■ Data block
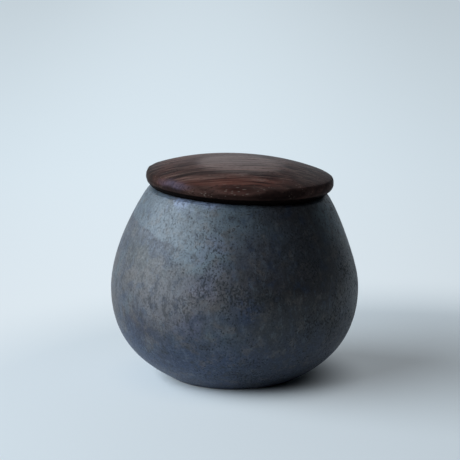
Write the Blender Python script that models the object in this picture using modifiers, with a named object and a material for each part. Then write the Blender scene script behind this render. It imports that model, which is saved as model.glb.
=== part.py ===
"""Lidded pot: a thrown and glazed stoneware jar with a turned hardwood lid.

The pot is a full, low-bellied form on a small trimmed foot. Its wall is one
thrown form from foot to lip, and the mouth is trimmed on a slight slant, so
the top of the wall leans over and the lid sits a few degrees out of level.
The lid is a domed disc with a plug let into its underside. A soft ring in a
groove of the plug centres the lid in the mouth.

Units are metres and +Z is up. The origin is the centre of the foot, on the
table. The lid, the plug and the ring stand on an empty at the centre of the
mouth, whose Z axis is the leaning axis that they lift and turn about.
"""

import math

import bpy
from mathutils import Matrix, Vector

# Outside of the pot
BELLY_RADIUS = 0.055
BELLY_HEIGHT = 0.0403
FOOT_RADIUS = 0.0280
MOUTH_HEIGHT = 0.0839
MOUTH_RADIUS = 0.0385
FOOT_ANGLE_DEG = 30.0
SHOULDER_ANGLE_DEG = 49.0
FOOT_PULL_SHARE = 0.33
BELLY_PULL_LOW_SHARE = 0.667
BELLY_PULL_HIGH_SHARE = 0.362
SHOULDER_PULL_SHARE = 0.072

# Lean of the mouth, down towards +X
MOUTH_LEAN_DEG = 2.7
MOUTH_SHIFT = 0.0017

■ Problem
Extract all of the data shown above and repeat it verbatim.

■ Exercise output
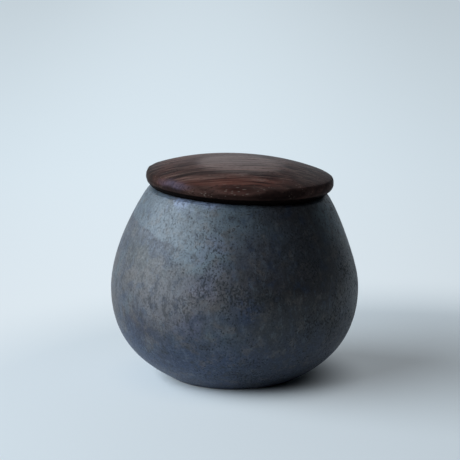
Write the Blender Python script that models the object in this picture using modifiers, with a named object and a material for each part. Then write the Blender scene script behind this render. It imports that model, which is saved as model.glb.
=== part.py ===
"""Lidded pot: a thrown and glazed stoneware jar with a turned hardwood lid.

The pot is a full, low-bellied form on a small trimmed foot. Its wall is one
thrown form from foot to lip, and the mouth is trimmed on a slight slant, so
the top of the wall leans over and the lid sits a few degrees out of level.
The lid is a domed disc with a plug let into its underside. A soft ring in a
groove of the plug centres the lid in the mouth.

Units are metres and +Z is up. The origin is the centre of the foot, on the
table. The lid, the plug and the ring stand on an empty at the centre of the
mouth, whose Z axis is the leaning axis that they lift and turn about.
"""

import math

import bpy
from mathutils import Matrix, Vector

# Outside of the pot
BELLY_RADIUS = 0.055
BELLY_HEIGHT = 0.0403
FOOT_RADIUS = 0.0280
MOUTH_HEIGHT = 0.0839
MOUTH_RADIUS = 0.0385
FOOT_ANGLE_DEG = 30.0
SHOULDER_ANGLE_DEG = 49.0
FOOT_PULL_SHARE = 0.33
BELLY_PULL_LOW_SHARE = 0.667
BELLY_PULL_HIGH_SHARE = 0.362
SHOULDER_PULL_SHARE = 0.072

# Lean of the mouth, down towards +X
MOUTH_LEAN_DEG = 2.7
MOUTH_SHIFT = 0.0017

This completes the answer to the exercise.